KBR tunnel to set GHMC back by Rs 3,000 crore
The Centre said the corporation should not touch trees inside the park’s first boundary wall as it was under the ESZ
Hyderabad: The GHMC will be required to spend around Rs 3,000 crore to dig its proposed 1.38-km tunnel under the KBR Park junction. After conducting a pre-feasibility study, civic body officials said that the corporation should spend about 15 times more towards land acquisition, digging the rocky terrain and to construct the tunnel 10 metres below the road surface.
Way back in 2015, the government had proposed to develop six junctions around KBR National Park by building multi-level flyovers under the Strategic Road Development Programme. This required felling of more than 1,300 trees for widening roads.
To facilitate this, it proposed to modify the Eco-Sensitive Zone (ESZ) and finalised reduction of the park’s walkway to between three metres and 29.8 metres from the present 25 metres to 35 metres from its boundary.
Five years later, in 2020, the Union ministry of environment and forests cleared the proposal while an expert committee of the ministry sought a detailed report after conducting a public hearing over the draft notification.
The Centre said the corporation should not touch trees inside the park’s first boundary wall as it was under the ESZ and those out of the second boundary wall were not.
Citing this, the GHMC officials decided to construct four flyovers at the KBR junction —at Jubilee Hills checkpost junction (level two) and at Road No. 45 junction (level one).
The official said that only four of six skyways would be constructed. The corporation decided to construct flyovers at Maharaja Agrasen junction (Road No. 12) and Cancer Hospital junction (Road No. 10). The estimated cost to execute the skyways would be Rs 322.92 crore.
Overall the corporation has to translocate 800 trees for the project. In case the tunnel is not dug, it has to translocate 270 trees on the 1.38 km stretch.
A senior GHMC official, requesting anonymity, said that during the pre-feasibility test the corporation concluded that it involved an expenditure of Rs 3,000 crore to execute the project. There was a need to provide ventilation and emergency exits as a contingency plan. The latter implied that they had to acquire expensive lands opposite the park’s stretch.
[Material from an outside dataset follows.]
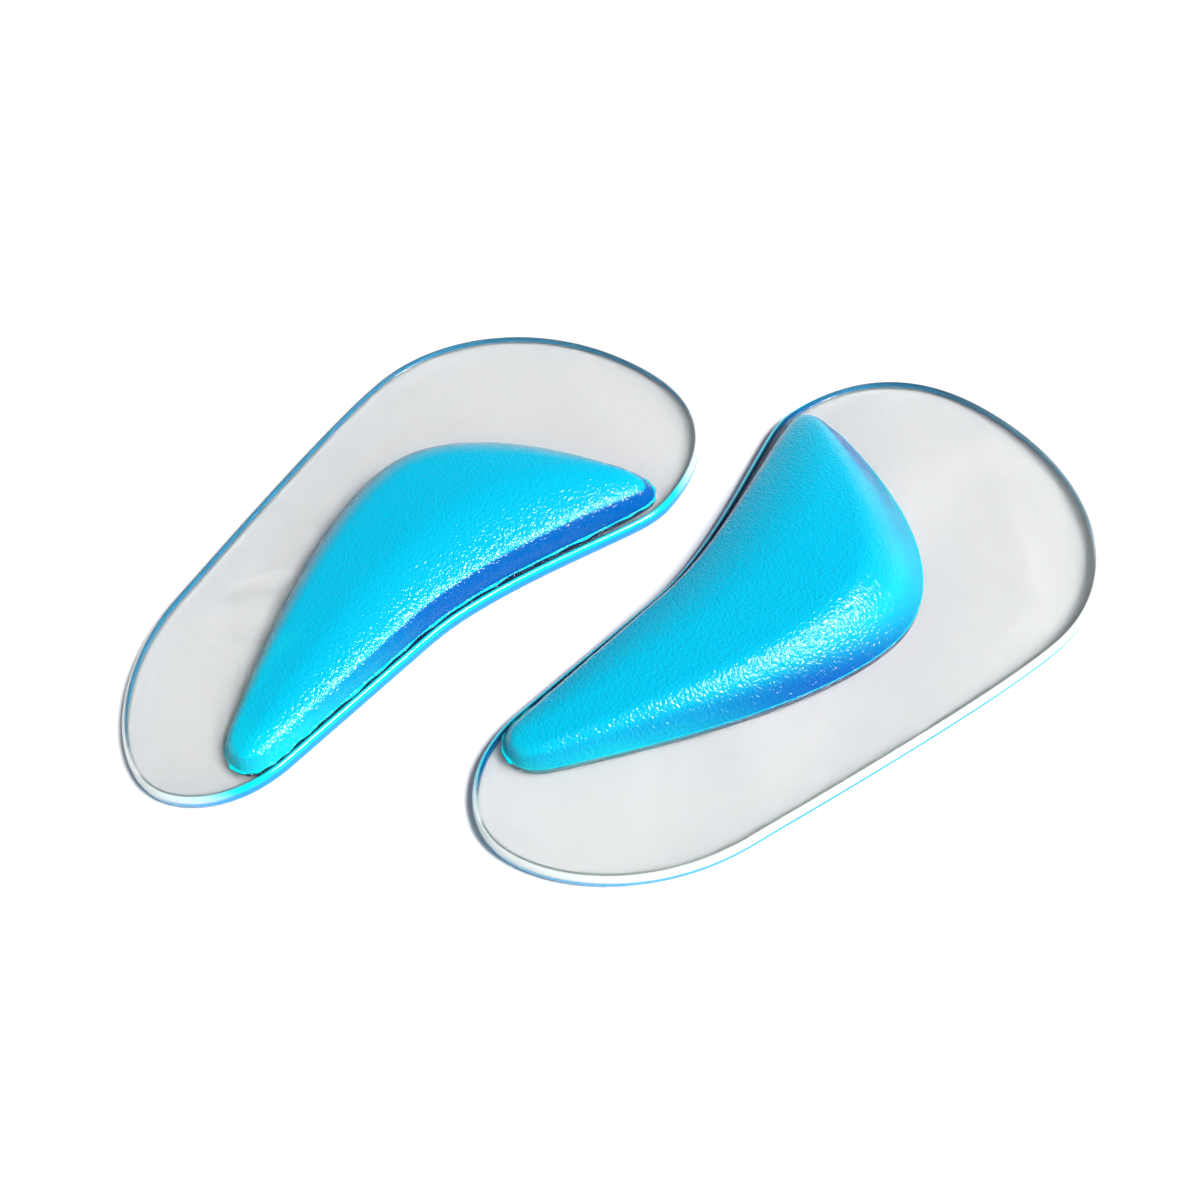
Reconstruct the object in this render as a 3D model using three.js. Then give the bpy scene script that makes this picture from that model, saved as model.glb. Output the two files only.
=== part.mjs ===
// A pair of self-adhesive arch-support insoles, lying sole down on their release films.
// Each insole is a flat clear gel sole with a soft gel dome moulded on it under the arch of the foot.
// Millimetres, +Z up. The toes point along +Y and the right foot's insole is on the +X side.
// The origin is under the middle of the pair, on the surface that the films lie on.

import * as THREE from 'three';

// The sole's outline, drawn for the left foot: +X is the inner side, and y = 0 is half its length.
const soleLength = 130;
const toePeakReach = 6.8;
const ballReach = 35;
const archReach = 22.1;
const heelPeakReach = 5.7;
const outerHeelReach = 25;
const outerForefootReach = 37.8;
const outerSideLean = 12.6;

// Places along the sole, each from the end that it belongs to.
const ballFromToe = 27.5;
const outerForefootFromToe = 35.5;
const archFrontFromHeel = 54;
const archBackFromHeel = 20.3;
const outerHeelFromHeel = 29.7;

// Thicknesses, from the floor up.
const filmThickness = 0.2;
const adhesiveThickness = 0.15;
const soleThickness = 3;
const soleEdgeRadius = 1.2;

// The flat layers' margins to the sole's edge.
const filmOverhang = 0.8;
const adhesiveInset = 2;

// The arch pad's outline. Its inner side follows the sole's edge, with a ledge of bare sole.
const archLedge = 1.8;
const frontLedge = 2.8;
const padOuterReach = 16.8;
const padOuterFromToe = 55.3;
const padFrontWidth = 11.7;
const padFrontPastBall = 2.9;
const padHeelTipFromHeel = 12.8;
const padHeelTipFromInner = 5.3;
const padInnerCornerFromTip = 5.7;
const padHeelShoulderFromTip = 4;
const padHeelTipWidth = 6.2;
const padHeelShoulderLean = 33;

// The dome: steepest on its inner side, with its crest nearer to that side than to the outer one.
const padHeight = 8.6;
const crestShare = 0.58;
const crestPower = 0.75;
const outerFall = 0.08;
const innerFall = 0.55;
const outerWallRun = 14;
const innerWallRun = 1.8;
const frontEase = 1.2;
const wallPower = 2.5;

// How the pair lies.
const pairSpacing = 69.7;
const pairStagger = 33;
const splay = 1.55;

// Facets.
const soleFacets = 84;
const edgeFacets = 3;
const padEdgeSteps = 240;
const padSections = 36;
const sectionSteps = 16;

const toeEnd = soleLength / 2;
const heelEnd = -soleLength / 2;

const clearGel = { color: 0xe9ebea, roughness: 0.18, metalness: 0, transparent: true, opacity: 0.55 };
const blueGel = { color: 0x02c4f2, roughness: 0.3, metalness: 0, transparent: true, opacity: 0.9 };
const adhesive = { color: 0xf2f2ee, roughness: 0.5, metalness: 0, transparent: true, opacity: 0.4 };
const clearFilm = { color: 0xf4f5f6, roughness: 0.12, metalness: 0, transparent: true, opacity: 0.35 };

// A knot of an outline: where it is, the heading of the edge there in degrees from +X,
// and how far the edge keeps to that heading before and after it.
function knot(x, y, heading, before, after) {
  return { at: new THREE.Vector2(x, y), heading: THREE.MathUtils.degToRad(heading), before, after };
}

function alongHeading(from, distance) {
  const step = new THREE.Vector2(Math.cos(from.heading), Math.sin(from.heading));
  return from.at.clone().addScaledVector(step, distance);
}

// Points evenly spaced round a closed outline of knots, counter-clockwise.
function outlinePoints(knots, count) {
  const outline = new THREE.Path();
  outline.moveTo(knots[0].at.x, knots[0].at.y);
  knots.forEach((from, i) => {
    const to = knots[(i + 1) % knots.length];
    const leave = alongHeading(from, from.after);
    const arrive = alongHeading(to, -to.before);
    outline.bezierCurveTo(leave.x, leave.y, arrive.x, arrive.y, to.at.x, to.at.y);
  });
  const points = outline.getSpacedPoints(count).slice(0, count);
  return points.reverse();
}

// The sole's edge, from the toe down the inner side, round the heel and up the outer side.
function soleOutline() {
  const knots = [
    knot(toePeakReach, toeEnd, 0, 27.9, 25.4),
    knot(ballReach, toeEnd - ballFromToe, -90, 6, 6),
    knot(archReach, heelEnd + archFrontFromHeel, -90, 16.9, 8),
    knot(archReach, heelEnd + archBackFromHeel, -90, 8, 14.5),
    knot(heelPeakReach, heelEnd, 180, 6, 11.3),
    knot(-outerHeelReach, heelEnd + outerHeelFromHeel, 90 + outerSideLean, 18.5, 6),
    knot(-outerForefootReach, toeEnd - outerForefootFromToe, 90, 14.1, 17.7),
  ];
  return outlinePoints(knots, soleFacets);
}

// The pad's edge, the same way round, from the front of its inner side.
function padOutline() {
  const innerFront = ballReach - frontLedge;
  const ballPlace = toeEnd - ballFromToe;
  const innerArch = archReach - archLedge;
  const heelTip = heelEnd + padHeelTipFromHeel;
  const heelTipReach = innerArch - padHeelTipFromInner;
  const knots = [
    knot(innerFront, ballPlace, -91, 3.5, 6),
    knot(innerArch, heelEnd + archFrontFromHeel, -90, 16.9, 8),
    knot(innerArch, heelTip + padInnerCornerFromTip, -90, 8, 3.6),
    knot(heelTipReach, heelTip, 180, 3.4, 2.8),
    knot(heelTipReach - padHeelTipWidth, heelTip + padHeelShoulderFromTip, 90 + padHeelShoulderLean, 2.4, 12),
    knot(-padOuterReach, toeEnd - padOuterFromToe, 90, 18.6, 19),
    knot(innerFront - padFrontWidth, ballPlace + padFrontPastBall, 15, 12, 7.5),
  ];
  return outlinePoints(knots, padEdgeSteps);
}

// The outline moved outwards by a distance, or inwards by a negative one.
function offsetOutline(points, distance) {
  return points.map((point, i) => {
    const before = points[(i + points.length - 1) % points.length];
    const after = points[(i + 1) % points.length];
    const along = after.clone().sub(before).normalize();
    return new THREE.Vector2(point.x + along.y * distance, point.y - along.x * distance);
  });
}

function flatLayer(points, bottom, thickness) {
  const layer = new THREE.ExtrudeGeometry(new THREE.Shape(points), { depth: thickness, bevelEnabled: false });
  return layer.translate(0, 0, bottom);
}

// The sole is a slab with both its edges rounded.
function soleSlab(points, bottom) {
  const slab = new THREE.ExtrudeGeometry(new THREE.Shape(points), {
    depth: soleThickness - 2 * soleEdgeRadius,
    bevelThickness: soleEdgeRadius,
    bevelSize: soleEdgeRadius,
    bevelOffset: -soleEdgeRadius,
    bevelSegments: edgeFacets,
  });
  return slab.translate(0, 0, bottom + soleEdgeRadius);
}

// The outline's outer and inner edge on the line across the foot at a place along it.
function edgesAcross(points, y) {
  const crossings = points.flatMap((from, i) => {
    const to = points[(i + 1) % points.length];
    if ((from.y - y) * (to.y - y) > 0 || from.y === to.y) {
      return [];
    }
    return [from.x + (to.x - from.x) * (y - from.y) / (to.y - from.y)];
  });
  return { outer: Math.min(...crossings), inner: Math.max(...crossings) };
}

// Shares from 0 to 1, closer together near both ends.
function easedShare(i, steps) {
  return (1 - Math.cos(Math.PI * i / steps)) / 2;
}

// How high the dome is without its walls, at a share of the way across it from its outer edge: it
// sinks gently from its crest to both sides.
function bodyRise(share) {
  const toOuter = Math.max(1 - share / crestShare, 0);
  const toInner = Math.max((share - crestShare) / (1 - crestShare), 0);
  return 1 - outerFall * toOuter ** 2 - innerFall * toInner ** 2;
}

// How much of that height the dome has at a distance from its edge. It has all of it after the run.
function wallRise(distance, run) {
  return 1 - Math.max(1 - distance / run, 0) ** wallPower;
}

function distanceTo(points, place) {
  const distances = points.map((from, i) => {
    const side = new THREE.Line3(from, points[(i + 1) % points.length]);
    return side.closestPointToPoint(place, true, new THREE.Vector3()).distanceTo(place);
  });
  return Math.min(...distances);
}

// The dome's sections across the foot, from its heel tip to its front. The narrower a section is
// next to the widest one, the lower its crest and the steeper its outer wall, and that wall eases
// towards the front.
function domeSections(points) {
  const places = points.map((point) => point.y);
  const heel = Math.min(...places);
  const front = Math.max(...places);
  const outline = points.map((point) => new THREE.Vector3(point.x, point.y, 0));
  const edges = Array.from({ length: padSections - 1 }, (_, j) => {
    const forward = easedShare(j + 1, padSections);
    const y = THREE.MathUtils.lerp(heel, front, forward);
    return { forward, y, ...edgesAcross(points, y) };
  });
  const widest = Math.max(...edges.map(({ outer, inner }) => inner - outer));
  return edges.map(({ forward, y, outer, inner }) => {
    const fullness = (inner - outer) / widest;
    const crestHeight = padHeight * fullness ** crestPower;
    const outerRun = Math.max(outerWallRun * fullness * (1 + frontEase * forward ** 3), innerWallRun);
    return Array.from({ length: sectionSteps + 1 }, (_, i) => {
      const share = easedShare(i, sectionSteps);
      const place = new THREE.Vector3(THREE.MathUtils.lerp(outer, inner, share), y, 0);
      const run = THREE.MathUtils.lerp(outerRun, innerWallRun, share);
      const wall = i === 0 || i === sectionSteps ? 0 : wallRise(distanceTo(outline, place), run);
      return place.setZ(crestHeight * bodyRise(share) * wall);
    });
  });
}

// The dome is a closed solid: its sections above, a flat underside, and a point at each end.
function archDome(points, bottom) {
  const sections = domeSections(points);
  const tip = (side) => points.reduce((best, point) => (side * point.y > side * best.y ? point : best));
  const heelTip = new THREE.Vector3(tip(-1).x, tip(-1).y, 0);
  const frontTip = new THREE.Vector3(tip(1).x, tip(1).y, 0);
  const count = sectionSteps + 1;
  const last = (sections.length - 1) * count;
  const heelCorner = sections.length * count;
  const frontCorner = heelCorner + 1;
  const faces = [];
  for (let row = 0; row < last; row += count) {
    for (let i = row; i < row + sectionSteps; i += 1) {
      faces.push(i, i + 1, i + count + 1, i, i + count + 1, i + count);
    }
    faces.push(row, row + count, row + count + sectionSteps);
    faces.push(row, row + count + sectionSteps, row + sectionSteps);
  }
  for (let i = 0; i < sectionSteps; i += 1) {
    faces.push(heelCorner, i + 1, i);
    faces.push(frontCorner, last + i, last + i + 1);
  }
  faces.push(heelCorner, 0, sectionSteps);
  faces.push(frontCorner, last + sectionSteps, last);
  const dome = new THREE.BufferGeometry().setFromPoints([...sections.flat(), heelTip, frontTip]);
  dome.setIndex(faces);
  dome.computeVertexNormals();
  return dome.translate(0, 0, bottom);
}

// The same shape for the other foot, with its faces turned back outwards.
function mirrored(geometry) {
  const plain = geometry.index ? geometry.toNonIndexed() : geometry;
  const places = plain.getAttribute('position');
  const other = new THREE.BufferGeometry();
  const points = [];
  for (let i = 0; i < places.count; i += 3) {
    for (const corner of [i, i + 2, i + 1]) {
      points.push(new THREE.Vector3(-places.getX(corner), places.getY(corner), places.getZ(corner)));
    }
  }
  other.setFromPoints(points);
  other.computeVertexNormals();
  return other;
}

// One insole on its film, drawn for the left foot and mirrored for the right.
function insole(side) {
  const edge = soleOutline();
  const soleBottom = filmThickness + adhesiveThickness;
  const pieces = {
    release_film: [flatLayer(offsetOutline(edge, filmOverhang), 0, filmThickness), clearFilm],
    adhesive_layer: [flatLayer(offsetOutline(edge, -adhesiveInset), filmThickness, adhesiveThickness), adhesive],
    gel_sole: [soleSlab(edge, soleBottom), clearGel],
    arch_pad: [archDome(padOutline(), soleBottom + soleThickness), blueGel],
  };
  const group = new THREE.Group();
  for (const [name, [geometry, finish]] of Object.entries(pieces)) {
    const shape = side === 'right' ? mirrored(geometry) : geometry;
    const mesh = new THREE.Mesh(shape, new THREE.MeshStandardMaterial(finish));
    mesh.name = `${side}_${name}`;
    group.add(mesh);
  }
  const sign = side === 'right' ? 1 : -1;
  group.position.set(sign * pairSpacing / 2, sign * pairStagger / 2, 0);
  group.rotation.z = -sign * THREE.MathUtils.degToRad(splay);
  return group;
}

// Both insoles, moved so that the origin is under the middle of the pair.
function insolePair() {
  const feet = new THREE.Group();
  feet.add(insole('left'), insole('right'));
  const middle = new THREE.Box3().setFromObject(feet, true).getCenter(new THREE.Vector3());
  feet.position.set(-middle.x, -middle.y, 0);
  const pair = new THREE.Group();
  pair.add(feet);
  return pair;
}

export default insolePair();
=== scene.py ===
import math

import bpy
import numpy as np
from bpy.props import FloatProperty, FloatVectorProperty, IntProperty, PointerProperty
from mathutils import Matrix, Vector


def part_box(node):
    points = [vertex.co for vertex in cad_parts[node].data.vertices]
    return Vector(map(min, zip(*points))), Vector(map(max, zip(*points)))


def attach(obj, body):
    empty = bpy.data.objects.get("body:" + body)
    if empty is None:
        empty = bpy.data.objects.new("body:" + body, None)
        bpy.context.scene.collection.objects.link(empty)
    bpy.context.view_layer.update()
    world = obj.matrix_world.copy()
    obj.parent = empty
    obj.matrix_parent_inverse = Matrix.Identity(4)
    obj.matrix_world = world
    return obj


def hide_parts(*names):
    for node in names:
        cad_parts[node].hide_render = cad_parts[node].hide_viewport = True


bl_info = {
    "name": "Arch-Support Insole Pair",
    "version": (1, 0, 0),
    "blender": (4, 5, 0),
    "location": "View3D > Sidebar > Insoles",
    "description": "Builds a pair of gel arch-support insoles around their packed frame",
    "category": "Add Mesh",
}

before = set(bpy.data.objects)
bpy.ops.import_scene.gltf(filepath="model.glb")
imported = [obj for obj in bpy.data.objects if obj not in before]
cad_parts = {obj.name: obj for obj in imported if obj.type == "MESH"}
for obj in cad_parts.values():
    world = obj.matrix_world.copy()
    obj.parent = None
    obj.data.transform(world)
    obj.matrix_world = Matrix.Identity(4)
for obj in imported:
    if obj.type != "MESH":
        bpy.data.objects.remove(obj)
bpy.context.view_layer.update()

FEET = ("left", "right")
MM = 0.001


# Outlines, taken from the frame ---------------------------------------------------------------


def node_points(node):
    """The vertices of a frame node, as rows of x, y, z."""
    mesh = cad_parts[node].data
    points = np.zeros(len(mesh.vertices) * 3)
    mesh.vertices.foreach_get("co", points)
    return points.reshape(-1, 3)


def outline_at(node, height):
    """The node's outline at its level nearest to a height, counter-clockwise."""
    same_level = 0.01 * MM
    points = node_points(node)
    level = points[np.abs(points[:, 2] - height).argmin(), 2]
    ring = points[np.abs(points[:, 2] - level) < same_level, :2]
    ring = np.unique(ring.round(7), axis=0)
    centre = (ring.min(axis=0) + ring.max(axis=0)) / 2
    turn = np.arctan2(ring[:, 1] - centre[1], ring[:, 0] - centre[0])
    return ring[np.argsort(turn)]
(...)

"For a tunnel to be viable it should be at least 5 km long. The KBR Park tunnel does meet any of the requirements, If constructed it could be the most expensive project in the city. We will be hiring a consultant to prepare the DPR. If the project is found not viable, the corporation will be left with no other option but to translocate 270 trees in the 1.38 km stretch," the official added.